**WHAT TO PRODUCE:** State only the number of lines that contain the string "part".

**SUPPLIED DATA:**
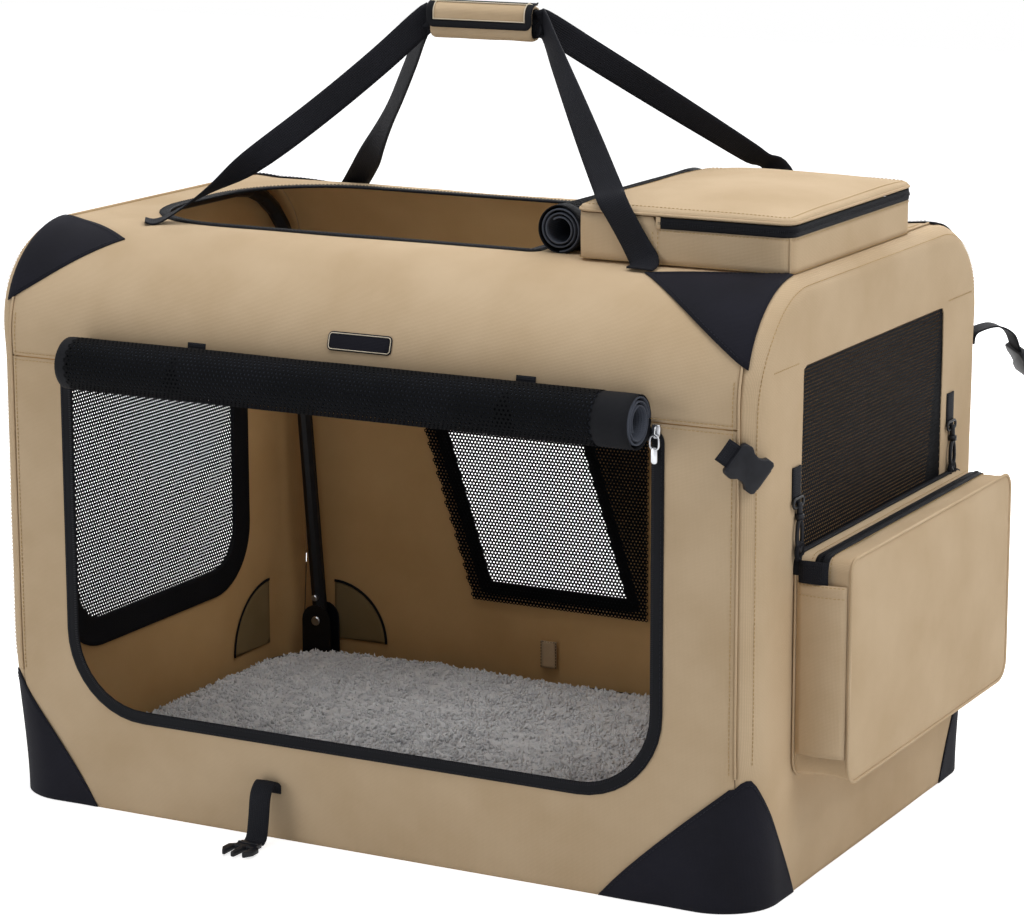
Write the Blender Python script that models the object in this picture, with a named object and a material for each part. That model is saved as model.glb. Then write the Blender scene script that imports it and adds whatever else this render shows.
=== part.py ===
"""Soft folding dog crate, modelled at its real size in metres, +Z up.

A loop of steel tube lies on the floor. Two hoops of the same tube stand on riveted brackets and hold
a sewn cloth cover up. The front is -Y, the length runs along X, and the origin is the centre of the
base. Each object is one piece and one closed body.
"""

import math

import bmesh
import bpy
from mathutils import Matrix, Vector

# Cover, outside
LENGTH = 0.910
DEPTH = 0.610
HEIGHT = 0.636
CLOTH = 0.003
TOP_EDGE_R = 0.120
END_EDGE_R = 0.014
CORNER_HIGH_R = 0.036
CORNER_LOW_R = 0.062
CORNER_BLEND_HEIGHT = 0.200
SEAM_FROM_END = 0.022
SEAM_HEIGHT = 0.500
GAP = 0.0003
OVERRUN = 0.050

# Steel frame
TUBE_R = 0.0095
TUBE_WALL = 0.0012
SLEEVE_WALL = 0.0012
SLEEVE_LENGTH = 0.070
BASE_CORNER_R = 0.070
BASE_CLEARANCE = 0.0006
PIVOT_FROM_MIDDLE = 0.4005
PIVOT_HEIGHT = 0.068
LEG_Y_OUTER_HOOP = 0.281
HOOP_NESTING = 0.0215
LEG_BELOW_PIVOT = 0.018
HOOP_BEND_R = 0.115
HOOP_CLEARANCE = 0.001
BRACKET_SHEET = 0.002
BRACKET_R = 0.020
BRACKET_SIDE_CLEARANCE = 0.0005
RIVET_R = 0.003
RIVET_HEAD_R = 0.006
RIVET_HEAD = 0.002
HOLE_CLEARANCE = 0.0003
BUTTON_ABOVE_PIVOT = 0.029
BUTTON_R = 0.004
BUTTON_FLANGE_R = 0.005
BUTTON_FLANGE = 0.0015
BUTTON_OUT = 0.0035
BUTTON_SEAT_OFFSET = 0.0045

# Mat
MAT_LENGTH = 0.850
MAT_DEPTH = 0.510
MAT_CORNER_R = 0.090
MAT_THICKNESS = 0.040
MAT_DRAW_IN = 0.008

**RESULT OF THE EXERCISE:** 2